South Africa’s policy of trying to get all universities to produce research of the same quality is “unrealistic”, according to a Department for Higher Education and Training green paper published on 12 January.

The document, which sets out the department’s desire to increase the proportion of young South Africans attending university, says institutions cannot all aim for the same research activity.

“The current policy and regulatory environment assumes that all universities should aim to have comparable research outcomes and performance should be comparable to that of the top performing institutions. This is unrealistic, given their differential capacities and histories,” it states.

Previously disadvantaged universities should be supported in developing research capacity in specific areas but should focus on their teaching and learning mission, the paper says.

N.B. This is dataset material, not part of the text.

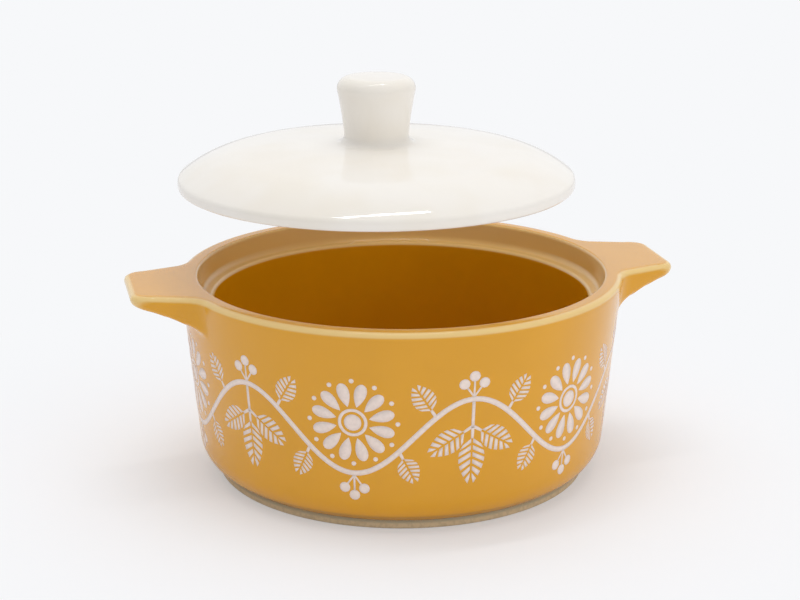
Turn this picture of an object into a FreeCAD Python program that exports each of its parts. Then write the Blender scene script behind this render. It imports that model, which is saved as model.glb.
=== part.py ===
"""Covered casserole dish, miniature: a glazed dish with two lug handles, and a lid with a knob.

Millimetres, +Z up. The origin is the centre of the foot ring's underside, and the handles
lie along X. The lid is drawn lifted off, a little to one side of its seat.
"""
import FreeCAD, Part
import math
import os

Vector = FreeCAD.Vector

# Dish, outside
dish_height = 33.0
rim_outer_radius = 36.0
body_taper = 3.1
body_corner_radius = 5.8
underside_height = 0.7
rim_outer_round = 1.0
rim_inner_round = 0.6

# Foot ring
foot_inset = 2.5
foot_width = 2.7
foot_round = 0.4
foot_root_height = 3.4
foot_recess = 1.0

# Seat for the lid, inside the rim
rim_width = 2.9
step_depth = 3.8
step_draft = 0.4
step_corner_round = 1.0
ledge_width = 2.2
ledge_lip_round = 0.7

# Well below the seat
well_taper = 0.9
well_corner_radius = 5.5
floor_thickness = 3.0

# Lug handles
handle_length = 8.6
handle_tip_width = 14.6
handle_rim_width = 20.2
handle_tip_corner = 2.6
handle_tip_thickness = 1.8
handle_tip_slope = 0.2
handle_rim_thickness = 4.6
handle_root_depth = 1.3
handle_side_sweep = 4.5
handle_underside_round = 0.7

# Lid
lid_side_clearance = 0.8
lid_crown_height = 6.9
lid_crown_radius = 190.0
lid_shoulder_radius = 18.0
lid_edge_round = 1.1
lid_rest_round = 0.5
lid_rest_width = 2.6
lid_hollow_depth = 3.2
lid_hollow_shoulder_drop = 0.9
lid_hollow_shoulder_inset = 2.6
lid_hollow_shoulder_round = 6.0
seat_gap = 0.1

# Knob on the lid
knob_height = 10.5
knob_top_radius = 6.3
knob_base_radius = 5.2
knob_top_round = 1.9
knob_base_fillet = 1.4

# Where the lid is held, counted from its seat
lid_lift = 17.8
lid_shift_x = -3.86
lid_shift_y = 0.89

# Radii and heights that follow from the sizes above
body_base_radius = rim_outer_radius - body_taper
foot_radius = body_base_radius - foot_inset
rim_inner_radius = rim_outer_radius - rim_width
step_radius = rim_inner_radius - step_draft
ledge_lip_radius = step_radius - ledge_width
well_floor_radius = ledge_lip_radius - well_taper
handle_reach = rim_outer_radius + handle_length
lid_radius = step_radius - lid_side_clearance
ledge_height = dish_height - step_depth
floor_height = foot_recess + floor_thickness
lid_height = ledge_height + seat_gap + lid_lift

Z_AXIS = Vector(0, 0, 1)
ORIGIN = Vector(0, 0, 0)

# Used to pick edges for rounding
smooth_angle = math.radians(10)
flat_tolerance = 0.01


def rounded_edges(corners, closed=True):
    """Edges along corners given as (x, z, radius), each corner rounded by its own radius."""
    count = len(corners)
    points = [Vector(x, 0, z) for x, z, _ in corners]
    ends = []
    edges = []
    for index, (_, _, radius) in enumerate(corners):
        here = points[index]
        before = (points[index - 1] - here).normalize()
        after = (points[(index + 1) % count] - here).normalize()
        if radius == 0:
            ends.append((here, here))
            continue
        half_turn = before.getAngle(after) / 2
        tangent = radius / math.tan(half_turn)
        start = here + before * tangent
        end = here + after * tangent
        inward = (before + after).normalize()
        middle = here + inward * (radius / math.sin(half_turn) - radius)
        edges.append((index, Part.Arc(start, middle, end).toShape()))
        ends.append((start, end))
    last = count if closed else count - 1
    for index in range(last):
        start = ends[index][1]
        end = ends[(index + 1) % count][0]
        edges.append((index + 0.5, Part.LineSegment(start, end).toShape()))
    return [edge for _, edge in sorted(edges, key=lambda pair: pair[0])]


def turned(edges):
    """Solid of a closed outline in the XZ plane, turned about the Z axis."""
    face = Part.Face(Part.Wire(Part.__sortEdges__(edges)))
    solid = face.revolve(ORIGIN, Z_AXIS, 360)
    return Part.Solid(solid.Shells[0]) if solid.ShapeType != "Solid" else solid


def dish_shell():
    """Wall, rim, lid seat, well and floor in one turned shape, its rim's outer edge still sharp."""
    corners = [
        (0, underside_height, 0),
        (body_base_radius, underside_height, body_corner_radius),
        (rim_outer_radius, dish_height, 0),
        (rim_inner_radius, dish_height, rim_inner_round),
        (step_radius, ledge_height, step_corner_round),
        (ledge_lip_radius, ledge_height, ledge_lip_round),
        (well_floor_radius, floor_height, well_corner_radius),
        (0, floor_height, 0),
    ]
    return turned(rounded_edges(corners))


def foot_ring():
    """Bare ring that the dish stands on, reaching up into the rounded corner of the body."""
    inner_radius = foot_radius - foot_width
    corners = [
        (inner_radius, 0, foot_round),
        (foot_radius, 0, foot_round),
        (foot_radius, foot_root_height, 0),
        (inner_radius, foot_root_height, 0),
    ]
    return turned(rounded_edges(corners))


def underside_recess():
    """Shallow recess inside the foot ring."""
    return Part.makeCylinder(foot_radius - foot_width, foot_recess)


def handle_outline():
    """Outline from above: a tab that tapers to a tip with rounded corners, rooted in the wall."""
    tip_side = Vector(handle_reach, handle_tip_width / 2, 0)
    rim_side = Vector(rim_outer_radius, handle_rim_width / 2, 0)
    inward = (rim_side - tip_side).normalize()
    across_tip = Vector(0, -1, 0)
    half_turn = across_tip.getAngle(inward) / 2
    tangent = handle_tip_corner / math.tan(half_turn)
    stand_off = handle_tip_corner / math.sin(half_turn) - handle_tip_corner
    corner_start = tip_side + across_tip * tangent
    corner_end = tip_side + inward * tangent
    corner_middle = tip_side + (across_tip + inward).normalize() * stand_off
    root_radius = rim_outer_radius - handle_root_depth
    nearest = -rim_side.dot(inward)
    beyond = rim_side.dot(rim_side) - root_radius ** 2
    root_side = rim_side + inward * (nearest - math.sqrt(nearest ** 2 - beyond))
    root_middle = Vector(root_radius, 0, 0)

    def mirrored(point):
        return Vector(point.x, -point.y, point.z)

    curves = [
        Part.LineSegment(mirrored(corner_start), corner_start),
        Part.Arc(corner_start, corner_middle, corner_end),
        Part.LineSegment(corner_end, root_side),
        Part.Arc(root_side, root_middle, mirrored(root_side)),
        Part.LineSegment(mirrored(root_side), mirrored(corner_end)),
        Part.Arc(mirrored(corner_end), mirrored(corner_middle), mirrored(corner_start)),
    ]
    return Part.Wire([curve.toShape() for curve in curves])


def handle():
    """Lug handle towards +X, flush with the rim, thinned to its tip by a hollow underside.

    The hollow is a round that starts at the tip with its own slope and ends under the rim.
    """
    rise = handle_rim_thickness - handle_tip_thickness
    steepness = math.hypot(1, handle_tip_slope)
    hollow_radius = math.hypot(handle_length, rise) ** 2 * steepness
    hollow_radius /= 2 * (rise - handle_length * handle_tip_slope)
    hollow_x = handle_reach + hollow_radius * handle_tip_slope / steepness
    hollow_z = dish_height - handle_tip_thickness - hollow_radius / steepness
    side = handle_rim_width
    block = Part.Face(handle_outline()).extrude(Vector(0, 0, dish_height - hollow_z))
    block.translate(Vector(0, 0, hollow_z))
    hollow = Part.makeCylinder(
        hollow_radius, 2 * side, Vector(hollow_x, -side, hollow_z), Vector(0, 1, 0)
    )
    return block.cut(hollow)


def middle_of(edge):
    return edge.valueAt((edge.FirstParameter + edge.LastParameter) / 2)


def faces_at(shape, edge):
    return shape.ancestorsOfType(edge, Part.Face)


def is_sharp(shape, edge):
    """True where the two faces at an edge don't run smoothly into each other."""
    faces = faces_at(shape, edge)
    if len(faces) != 2:
        return False
    normals = [face.normalAt(*face.Surface.parameter(middle_of(edge))) for face in faces]
    return normals[0].getAngle(normals[1]) > smooth_angle


def handle_side_joints(body):
    """Upright edges where the flat sides of the handles meet the tapered wall."""
    joints = []
    for edge in body.Edges:
        kinds = {type(face.Surface) for face in faces_at(body, edge)}
        upright = edge.BoundBox.ZLength > handle_tip_thickness
        if kinds == {Part.Cone, Part.Plane} and upright:
            joints.append(edge)
    return joints


def sharp_edges(body, on_top):
    """Edges still sharp outside the rim's flat, either along its top or below it."""
    found = []
    for edge in body.Edges:
        middle = middle_of(edge)
        outside = math.hypot(middle.x, middle.y) > rim_inner_radius + rim_inner_round
        along_top = edge.BoundBox.ZMin > dish_height - flat_tolerance
        if outside and along_top == on_top and is_sharp(body, edge):
            found.append(edge)
    return found


def dish():
    """Dish with its foot ring and both handles, one piece of clay with soft edges."""
    lug = handle()
    other_lug = lug.mirror(ORIGIN, Vector(1, 0, 0))
    body = dish_shell().fuse([lug, other_lug]).removeSplitter().Solids[0]
    body = body.makeFillet(handle_side_sweep, handle_side_joints(body))
    body = body.makeFillet(handle_underside_round, sharp_edges(body, on_top=False))
    body = body.makeFillet(rim_outer_round, sharp_edges(body, on_top=True))
    return body.fuse(foot_ring()).cut(underside_recess())


def circle_meeting(centre_a, radius_a, centre_b, radius_b):
    """Point at the given distances from two centres in the XZ plane, the one nearer the axis."""
    between = centre_b - centre_a
    distance = between.Length
    share = (radius_a ** 2 - radius_b ** 2 + distance ** 2) / (2 * distance)
    height = math.sqrt(radius_a ** 2 - share ** 2)
    along = between.normalize()
    across = Vector(-along.z, 0, along.x)
    return centre_a + along * share + across * height


def arc_about(centre, radius, start, end):
    """Short arc about a centre between two points that lie on it."""
    toward = ((start - centre) + (end - centre)).normalize()
    return Part.Arc(start, centre + toward * radius, end).toShape()


def lid():
    """Lid in one turned shape: a domed cap with its knob, a flat rest and a shallow hollow.

    Its rest face is at height zero.
    """
    crown_centre = Vector(0, 0, lid_crown_height - lid_crown_radius)
    edge_centre = Vector(lid_radius - lid_edge_round, 0, lid_edge_round)
    shoulder_centre = circle_meeting(
        crown_centre,
        lid_crown_radius - lid_shoulder_radius,
        edge_centre,
        lid_shoulder_radius - lid_edge_round,
    )
    crown_out = (shoulder_centre - crown_centre).normalize()
    edge_out = (edge_centre - shoulder_centre).normalize()
    crown_end = crown_centre + crown_out * lid_crown_radius
    shoulder_end = shoulder_centre + edge_out * lid_shoulder_radius
    edge_side = Vector(lid_radius, 0, lid_edge_round)

    knob_reach = math.sqrt(lid_crown_radius ** 2 - knob_base_radius ** 2)
    knob_base = crown_centre + Vector(knob_base_radius, 0, knob_reach)
    top = lid_crown_height + knob_height
    knob_edge = Vector(knob_top_radius, 0, top)
    upper = [
        Part.LineSegment(Vector(0, 0, lid_hollow_depth), Vector(0, 0, top)).toShape(),
        Part.LineSegment(Vector(0, 0, top), knob_edge).toShape(),
        Part.LineSegment(knob_edge, knob_base).toShape(),
        arc_about(crown_centre, lid_crown_radius, knob_base, crown_end),
        arc_about(shoulder_centre, lid_shoulder_radius, crown_end, shoulder_end),
        arc_about(edge_centre, lid_edge_round, shoulder_end, edge_side),
    ]
    rest_inner = lid_radius - lid_rest_width
    hollow_shoulder = rest_inner - lid_hollow_shoulder_inset
    lower = rounded_edges(
        [
            (lid_radius, lid_edge_round, 0),
            (lid_radius, 0, lid_rest_round),
            (rest_inner, 0, lid_rest_round),
            (hollow_shoulder, lid_hollow_depth - lid_hollow_shoulder_drop, lid_hollow_shoulder_round),
            (0, lid_hollow_depth, 0),
        ],
        closed=False,
    )
    whole = turned(upper + lower)
    joins = [edge for edge in whole.Edges if is_sharp(whole, edge) and edge.BoundBox.ZMax < top]
    whole = whole.makeFillet(knob_base_fillet, joins)
    edges = [edge for edge in whole.Edges if edge.BoundBox.ZMin > top - flat_tolerance]
    return whole.makeFillet(knob_top_round, edges)


def write(name, shape):
    """Save one sub-part, after a check that it is a single sound solid."""
    if not shape.isValid() or len(shape.Solids) != 1:
        raise ValueError(name + " is not one sound solid")
    solid = shape.Solids[0]
    solid.exportStep(os.path.join("parts", name + ".step"))
    box = solid.optimalBoundingBox(False, False)
    print(name, "volume", round(solid.Volume), "size", round(box.XLength, 2),
          round(box.YLength, 2), round(box.ZLength, 2))


os.makedirs("parts", exist_ok=True)
held_lid = lid()
held_lid.translate(Vector(lid_shift_x, lid_shift_y, lid_height))
write("dish", dish())
write("lid", held_lid)
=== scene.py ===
"""Covered casserole dish, miniature, in glazed ceramic.

A golden dish with two lug handles stands on a bare foot ring and carries a pale vine print.
Its white lid with a round knob is lifted off. Metres, +Z up, handles along X.
"""
import math

import bpy
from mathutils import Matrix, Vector


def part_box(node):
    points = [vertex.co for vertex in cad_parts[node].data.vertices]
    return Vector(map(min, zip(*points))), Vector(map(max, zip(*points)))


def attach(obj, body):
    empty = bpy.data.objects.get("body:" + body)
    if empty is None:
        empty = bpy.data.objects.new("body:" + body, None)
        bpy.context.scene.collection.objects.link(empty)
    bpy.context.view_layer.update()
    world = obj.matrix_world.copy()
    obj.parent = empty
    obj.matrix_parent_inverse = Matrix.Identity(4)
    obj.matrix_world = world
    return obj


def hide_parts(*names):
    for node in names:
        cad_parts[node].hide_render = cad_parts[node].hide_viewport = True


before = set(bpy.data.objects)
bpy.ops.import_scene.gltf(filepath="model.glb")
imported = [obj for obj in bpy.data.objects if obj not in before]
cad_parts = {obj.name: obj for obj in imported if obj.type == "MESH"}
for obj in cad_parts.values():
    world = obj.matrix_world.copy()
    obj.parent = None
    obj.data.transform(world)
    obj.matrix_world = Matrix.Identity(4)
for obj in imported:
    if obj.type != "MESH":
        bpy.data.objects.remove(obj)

bl_info = {
    "name": "Covered casserole dish",
    "version": (1, 0, 0),
    "blender": (4, 5, 0),
    "location": "View3D > Sidebar > Casserole",
    "description": "Builds a glazed dish with lug handles, its foot ring, its print and its lid",
    "category": "Object",
}

MM = 0.001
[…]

It stops short of proposing withdrawal of university status from poorly performing institutions.

The paper says that funding systems tend to reward research over teaching in research-intensive institutions, which entrenches historical inequalities. Stimulus funding to change this state of affairs is being considered by the department.

“Improving research capacity will be a major focus for universities, with a particular focus on research to meet our developmental objectives,” Blade Nzimande, the universities minister, said in a statement.

The department wants to raise university enrolments from the current figure of about 900,000 to 1.5 million by 2030.

Many academics were on holiday and unavailable for comment when the green paper was unveiled.

Marian Shinn, science spokeswoman for the Democratic Alliance opposition party, said the idea of specialist research universities was worth pursuing. However, given the financial and bureaucratic constraints on universities, institutions could also investigate the feasibility of connecting researchers with high-speed broadband to share scarce expertise. Existing centres of excellence should form the basis for such “virtual research universities,” she said.

The Green Paper is open for public comment. Written responses should reach the DHET by 30 April.